The world of units has international standards. SI is an abbreviation of “Le Système International d'Unités”, which is French for “system of international units”. At the end of the 18th century, there were growing calls to use units that exceeded international boundaries. First, the “Treaty of the Metre” was adopted in 1875. This was still unable to be unified in some fields, so SI units were adopted as practical units at the 11th General Conference on Weights and Measures in 1960.

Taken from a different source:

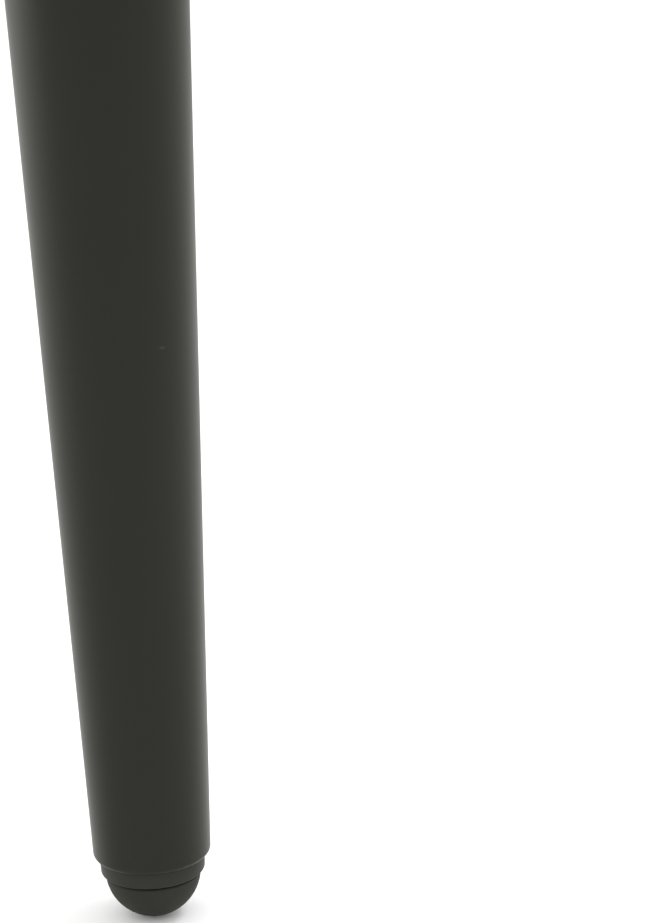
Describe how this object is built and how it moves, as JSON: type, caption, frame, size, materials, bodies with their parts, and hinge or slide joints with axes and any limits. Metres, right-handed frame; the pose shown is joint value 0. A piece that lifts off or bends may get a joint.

The below “seven SI base units” were established as the SI units system.

- Metre (length)
- Kilogram (mass)
- Second (time)
- Ampere (electric current)
- Kelvin (thermodynamic temperature)
- Mole (amount of substance)
- Candela (luminous intensity)

There are also derived units such as square metres (area), cubic metres (volume), metres per second (acceleration), and radian (plane angle).

There are also “SI prefixes”, which are symbols that express multiples and quantities. You will probably be familiar with “centi-”, “milli-”, “mega- “and “giga-“. Adding words to a unit to express, for example, 10-times, 100-times, 1,000-time or one-tenth, one-hundredth or one-thousandth, enables us to express large and small figures.

There are also some non-SI units that are accepted for use with the SI (hereinafter referred to as “accepted non-SI units”). These include litres, tons, hectares, minutes, hours, and days.